An avid haiku apprentice, I often drive north from my home on the Alstonville plateau to visit Janice M Bostok in Murwillumbah. The one-hour journey takes me through an ever-changing landscape of shimmering sugar cane crops, lush valleys pungent with the scent of lantana, newly laid stretches of highway overlooking the Pacific Ocean. Turning inland after the one-pub village of Billinudgel, I pass banana plantations, patches of sub-tropical rainforest, prime grazing country. At the foot of the Burringbar Range – the final mountain crossing before I reach my destination – is the seemingly deserted village of Mooball, where every power pole is painted in black and white ‘cowhide’ patches. Homemade signs implore me to buy a Big Moo Moo Burger at the Moo Moo Café, or browse the vintage wares at a shop called ‘Antiques and Collect-A-Bulls’. The village always seems deserted. As I drive straight through, a farewell sign tells me, ‘There’s no udder place like it.’

There’s little risk I’ll go hungry along the way.
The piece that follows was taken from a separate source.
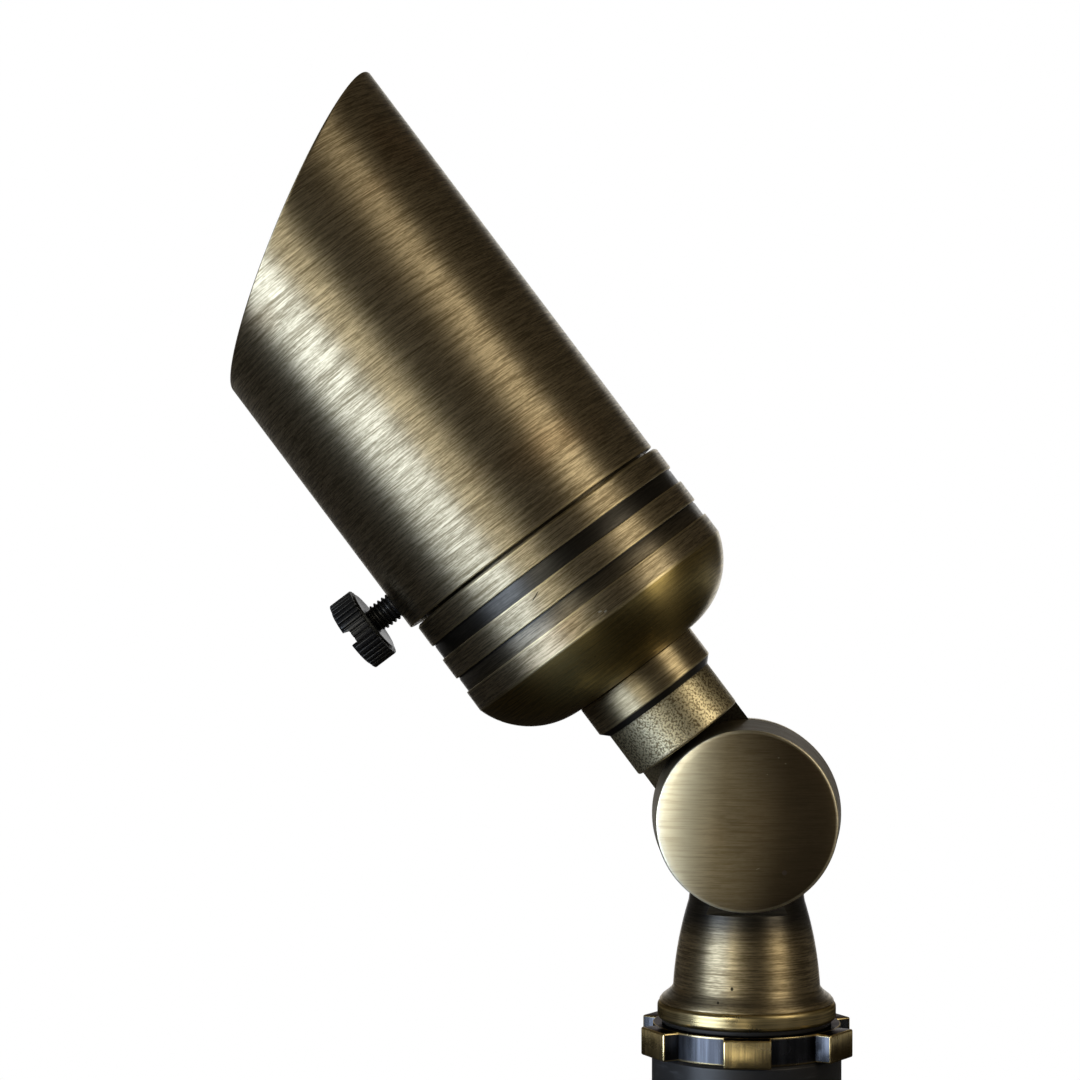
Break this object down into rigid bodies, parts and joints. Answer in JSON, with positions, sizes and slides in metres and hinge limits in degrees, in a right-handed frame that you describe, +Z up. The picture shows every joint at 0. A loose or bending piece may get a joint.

Roadside stalls and teahouses sell everything from homemade ice cream and chocolate-coated coffee beans, to rockmelons and papaya. Several kilometres from Murwillumbah is a grass tree that never fails to catch my eye; growing on a rocky outcrop at a bend in the road, it reminds me of one of Janice’s sumi-e paintings. Moments after I’ve spotted the grass tree, Wollumbin comes into view. Also known as Mount Warning, Wollumbin is an extinct volcano, the last refuge of ancient rainforest from a time when Australia was part of the pre-historic super-continent, Gondwanaland. Wollumbin is the sacred mountain of the Bungalung People; its name means ‘cloud catcher’. (Hence the moniker of our local haiku group, cloudcatchers. Every season, we meet for a ginko within view of the revered mountain).

All I have to do now is cross the Tweed River. In Spring, Murwillumbah welcomes me into a mauve haze of Jacaranda trees. Autumn and Winter are green, green, green. On this Summer morning, the town’s dominant hue is Poinciana red. I pass weatherboard houses, a hardware store advertising potted gerberas, Sunnyside Mall, a sushi café. Knox Park with its duck ponds, fountains and skate park. Up a hill, along a ridge and down the other side – past a cemetery and two old people’s homes – all the while drinking in the majestic view of Wollumbin … and suddenly I’m at Janice’s place. A sacred ibis Janice refers to as ‘Minnie the Moocher’ is poking about in the front garden. A family of magpies warbles from the gum trees.

Today I want to talk with Janice about haibun. We settle down with a cup of tea and start by acknowledging the way haibun in the west developed through the direct influence and imitation of Japanese literary forms. I ask Janice if she considers modern haibun to be closely related to these earlier models – such as Basho’s
Oku – or whether it’s developed into something else.

J: I think it’s developed into something else, and that is what is always exciting about something you take from another culture. But when you take something from one culture and put it into another one, it has to be understood. Anyone wanting to learn about haibun should look at its history and follow its development in Japan, but then move on from there. New forms of haibun need to be about experiences that happen in the second culture; they must become part of the culture in which they are created, and that takes time.

S: Almost like transplanting a seed?

J: Yeah. And it has to then become a natural thing, like writing haiku about Christmas. Very few people did it for a long time.

S: Because they were writing about cherry blossoms?

J: [laughs] Yeah. So it has to change. It has to change, whether you like it or not. And how it will change will depend, I think, on what happens in various countries. I mean, we all speak English – like the UK, the USA, Australia and New Zealand – but we also have slightly different cultures. Our countries and our languages have developed differently, so it’s only natural that our haibun will.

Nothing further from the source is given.